----- DATASET CONTENT -----
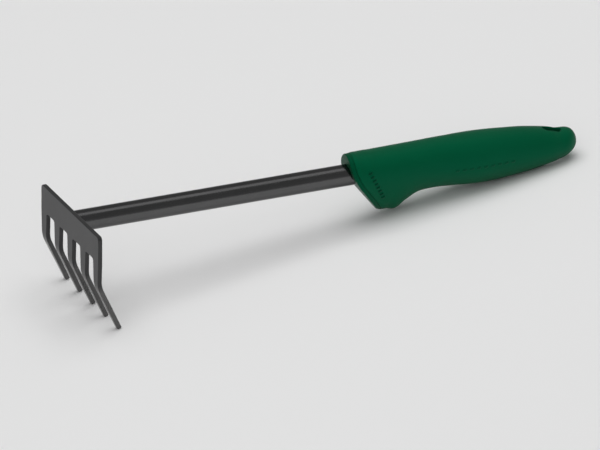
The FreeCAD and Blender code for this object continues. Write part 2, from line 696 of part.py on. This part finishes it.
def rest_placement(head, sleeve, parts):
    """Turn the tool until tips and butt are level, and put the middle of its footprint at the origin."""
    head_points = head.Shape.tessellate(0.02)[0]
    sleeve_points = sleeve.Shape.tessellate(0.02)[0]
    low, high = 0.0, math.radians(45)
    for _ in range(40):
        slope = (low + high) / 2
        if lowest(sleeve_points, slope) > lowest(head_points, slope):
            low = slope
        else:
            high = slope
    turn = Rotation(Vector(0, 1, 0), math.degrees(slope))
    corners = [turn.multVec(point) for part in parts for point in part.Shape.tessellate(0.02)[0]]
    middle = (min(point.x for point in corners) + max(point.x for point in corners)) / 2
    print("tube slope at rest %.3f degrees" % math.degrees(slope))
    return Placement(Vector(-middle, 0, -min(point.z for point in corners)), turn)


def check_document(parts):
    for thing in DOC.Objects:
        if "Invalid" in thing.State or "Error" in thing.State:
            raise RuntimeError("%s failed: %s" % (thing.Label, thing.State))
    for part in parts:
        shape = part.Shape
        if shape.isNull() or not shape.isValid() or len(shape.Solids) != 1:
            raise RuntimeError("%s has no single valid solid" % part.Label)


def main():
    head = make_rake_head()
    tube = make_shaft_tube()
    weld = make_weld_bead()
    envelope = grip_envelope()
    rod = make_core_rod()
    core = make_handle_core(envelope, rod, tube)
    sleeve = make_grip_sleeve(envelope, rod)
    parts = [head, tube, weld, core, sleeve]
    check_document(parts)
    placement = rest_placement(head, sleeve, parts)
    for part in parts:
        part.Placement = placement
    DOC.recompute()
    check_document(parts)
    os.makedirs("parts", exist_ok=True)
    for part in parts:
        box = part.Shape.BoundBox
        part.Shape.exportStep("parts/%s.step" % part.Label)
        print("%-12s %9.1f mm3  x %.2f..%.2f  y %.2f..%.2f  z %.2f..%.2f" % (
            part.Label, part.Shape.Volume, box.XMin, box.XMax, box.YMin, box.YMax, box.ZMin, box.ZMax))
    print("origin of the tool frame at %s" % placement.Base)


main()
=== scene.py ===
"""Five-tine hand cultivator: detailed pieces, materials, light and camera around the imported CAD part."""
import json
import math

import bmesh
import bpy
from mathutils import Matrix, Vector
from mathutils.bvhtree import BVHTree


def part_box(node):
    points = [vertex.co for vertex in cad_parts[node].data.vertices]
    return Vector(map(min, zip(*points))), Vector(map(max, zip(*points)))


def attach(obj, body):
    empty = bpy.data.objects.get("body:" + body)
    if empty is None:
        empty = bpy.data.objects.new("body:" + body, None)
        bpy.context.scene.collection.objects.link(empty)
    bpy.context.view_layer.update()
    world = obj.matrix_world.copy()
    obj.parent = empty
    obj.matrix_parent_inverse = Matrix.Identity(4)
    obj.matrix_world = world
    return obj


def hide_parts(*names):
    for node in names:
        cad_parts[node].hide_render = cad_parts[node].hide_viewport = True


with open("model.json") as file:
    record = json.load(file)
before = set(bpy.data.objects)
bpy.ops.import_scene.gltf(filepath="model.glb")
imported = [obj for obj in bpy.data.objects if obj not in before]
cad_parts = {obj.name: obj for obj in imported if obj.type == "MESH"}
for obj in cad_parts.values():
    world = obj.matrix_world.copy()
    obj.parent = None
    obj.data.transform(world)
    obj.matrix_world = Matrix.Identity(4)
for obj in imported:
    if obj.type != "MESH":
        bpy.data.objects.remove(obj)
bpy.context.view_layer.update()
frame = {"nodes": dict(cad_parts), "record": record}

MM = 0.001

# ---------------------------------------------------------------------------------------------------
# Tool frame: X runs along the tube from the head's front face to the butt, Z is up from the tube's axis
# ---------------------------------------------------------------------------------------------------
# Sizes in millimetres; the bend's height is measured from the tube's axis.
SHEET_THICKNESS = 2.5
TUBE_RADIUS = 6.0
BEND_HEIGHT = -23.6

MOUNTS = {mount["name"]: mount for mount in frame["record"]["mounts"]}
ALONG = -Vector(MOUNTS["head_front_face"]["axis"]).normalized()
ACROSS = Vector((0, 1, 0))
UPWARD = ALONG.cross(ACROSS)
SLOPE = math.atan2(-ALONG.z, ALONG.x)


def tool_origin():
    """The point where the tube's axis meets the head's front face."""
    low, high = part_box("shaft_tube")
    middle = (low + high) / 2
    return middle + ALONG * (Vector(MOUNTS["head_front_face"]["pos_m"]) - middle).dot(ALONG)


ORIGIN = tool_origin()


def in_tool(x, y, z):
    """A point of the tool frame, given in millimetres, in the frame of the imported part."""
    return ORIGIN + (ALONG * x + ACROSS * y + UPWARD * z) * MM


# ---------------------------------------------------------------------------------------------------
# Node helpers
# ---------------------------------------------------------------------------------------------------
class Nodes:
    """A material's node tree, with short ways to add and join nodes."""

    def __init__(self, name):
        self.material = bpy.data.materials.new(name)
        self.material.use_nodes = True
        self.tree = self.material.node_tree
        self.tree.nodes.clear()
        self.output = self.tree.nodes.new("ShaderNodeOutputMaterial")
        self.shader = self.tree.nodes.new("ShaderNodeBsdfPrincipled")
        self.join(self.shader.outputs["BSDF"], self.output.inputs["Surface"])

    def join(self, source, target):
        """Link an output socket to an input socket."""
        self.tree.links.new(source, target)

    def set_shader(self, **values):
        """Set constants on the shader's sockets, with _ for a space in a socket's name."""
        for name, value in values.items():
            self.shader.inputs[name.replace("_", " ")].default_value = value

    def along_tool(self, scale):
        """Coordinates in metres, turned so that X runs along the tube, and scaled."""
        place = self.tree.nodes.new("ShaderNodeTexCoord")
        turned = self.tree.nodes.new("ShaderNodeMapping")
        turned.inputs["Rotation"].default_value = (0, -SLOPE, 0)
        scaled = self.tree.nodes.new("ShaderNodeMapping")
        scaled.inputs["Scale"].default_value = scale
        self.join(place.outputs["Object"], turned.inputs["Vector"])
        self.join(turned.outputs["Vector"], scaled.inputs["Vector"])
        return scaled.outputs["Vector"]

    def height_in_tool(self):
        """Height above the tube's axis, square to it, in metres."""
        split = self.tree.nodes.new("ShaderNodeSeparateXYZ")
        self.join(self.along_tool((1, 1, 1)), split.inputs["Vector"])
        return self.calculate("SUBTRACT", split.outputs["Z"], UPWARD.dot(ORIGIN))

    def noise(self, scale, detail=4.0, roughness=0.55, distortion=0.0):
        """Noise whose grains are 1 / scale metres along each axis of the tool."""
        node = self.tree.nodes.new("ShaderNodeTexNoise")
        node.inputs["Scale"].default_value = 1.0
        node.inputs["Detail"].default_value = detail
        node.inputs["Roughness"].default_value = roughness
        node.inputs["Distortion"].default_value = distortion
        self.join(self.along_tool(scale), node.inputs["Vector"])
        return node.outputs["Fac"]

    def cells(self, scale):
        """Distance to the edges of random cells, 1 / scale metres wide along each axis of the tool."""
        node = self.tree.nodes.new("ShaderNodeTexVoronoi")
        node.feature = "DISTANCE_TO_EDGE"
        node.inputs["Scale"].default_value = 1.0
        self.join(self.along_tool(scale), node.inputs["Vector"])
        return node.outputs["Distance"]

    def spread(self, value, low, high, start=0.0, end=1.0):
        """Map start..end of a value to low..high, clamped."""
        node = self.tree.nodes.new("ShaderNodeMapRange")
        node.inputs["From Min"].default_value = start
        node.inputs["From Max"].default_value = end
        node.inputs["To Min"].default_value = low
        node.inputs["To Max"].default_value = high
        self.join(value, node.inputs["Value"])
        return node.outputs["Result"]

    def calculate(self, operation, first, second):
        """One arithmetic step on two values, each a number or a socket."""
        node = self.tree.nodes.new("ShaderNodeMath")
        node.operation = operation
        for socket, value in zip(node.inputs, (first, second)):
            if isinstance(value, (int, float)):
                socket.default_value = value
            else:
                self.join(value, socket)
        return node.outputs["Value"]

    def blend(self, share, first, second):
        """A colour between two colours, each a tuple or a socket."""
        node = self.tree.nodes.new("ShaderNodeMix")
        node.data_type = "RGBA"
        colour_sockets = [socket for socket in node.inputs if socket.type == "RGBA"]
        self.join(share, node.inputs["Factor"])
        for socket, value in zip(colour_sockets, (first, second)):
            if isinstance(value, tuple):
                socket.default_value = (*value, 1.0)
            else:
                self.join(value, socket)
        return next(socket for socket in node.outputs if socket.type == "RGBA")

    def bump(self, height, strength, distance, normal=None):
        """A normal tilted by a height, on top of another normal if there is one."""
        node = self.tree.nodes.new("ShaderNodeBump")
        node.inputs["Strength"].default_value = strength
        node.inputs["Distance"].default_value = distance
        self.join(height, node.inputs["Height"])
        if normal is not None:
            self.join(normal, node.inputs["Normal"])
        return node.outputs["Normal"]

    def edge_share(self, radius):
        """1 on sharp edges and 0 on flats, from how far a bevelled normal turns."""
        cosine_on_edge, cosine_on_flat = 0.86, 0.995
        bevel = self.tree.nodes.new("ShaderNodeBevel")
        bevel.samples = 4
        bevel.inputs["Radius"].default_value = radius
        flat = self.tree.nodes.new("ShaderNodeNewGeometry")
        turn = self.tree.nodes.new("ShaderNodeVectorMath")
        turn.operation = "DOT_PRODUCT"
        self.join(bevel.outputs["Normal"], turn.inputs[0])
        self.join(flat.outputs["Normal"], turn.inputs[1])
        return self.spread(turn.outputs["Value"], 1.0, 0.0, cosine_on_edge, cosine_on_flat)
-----
◆ TASK TO CARRY OUT ◆
Only a number is wanted: how many lines of the data above contain "names"?

◆ SOLVED PROBLEM ◆
2